I think you are misreading Galbraith. In fact the economic cycle started its downturn in June of 1929, and what made the collapse of 1929 so disastrous was that the stock market contraction created a further economic contraction. This started a contractionary death spiral that the Fed of that time was not able to stop through decreases in interest rates.

I quote Galbraith:

"...the Federal Reserve indexes of industrial activity and of factory production, the most comprehensive monthly measures of economic activity then available, reached a peak in June. They then turned down and continued to decline throughout the rest of the year. The turning point in other indicators - factory payrolls, freight-car loadings, and department store came later, and it was October or after before the trend in all of them was clearly down..." (Galbraith, p.191).

What makes the decline from the present bubble in the market different than 1929 is that it is occurring during an economic *up* cycle. Therefore we have an excellent chance of stabilizing things in the market before the next economic downcycle begins.

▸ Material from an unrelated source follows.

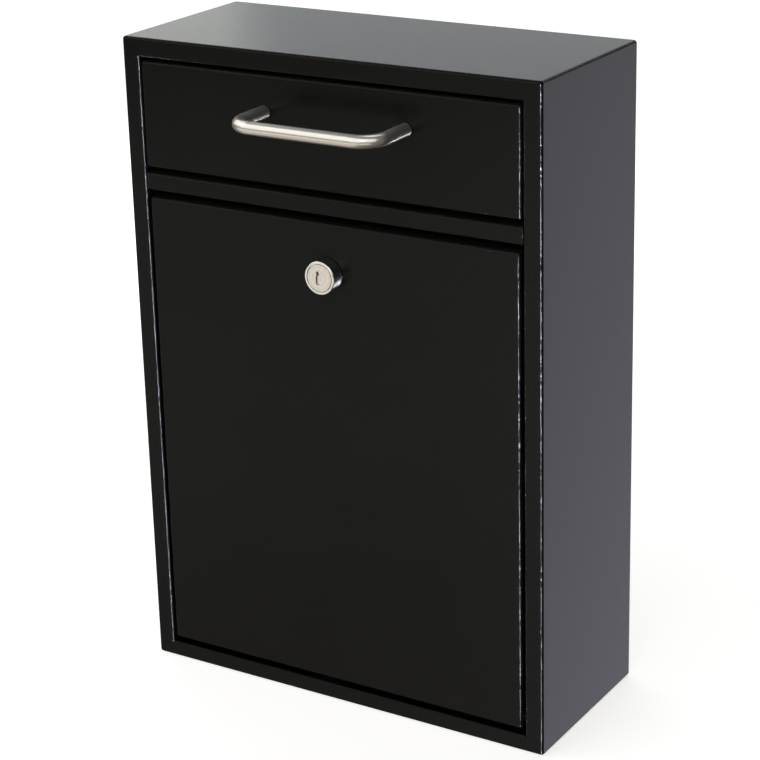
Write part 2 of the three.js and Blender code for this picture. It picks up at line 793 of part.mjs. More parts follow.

I do however, as a student of history, realize that the asset bubble of 1999 and 2000 is an extremely serious and worrisome development, and the Federal Reserve should be censored for allowing it to happen in the first place.

Had bad fortune placed an economic downcycle in the way of this asset bubble, we would now be staring into the mouth of the abyss, exactly like 1929. Good fortune has it that we will probably avoid that fate.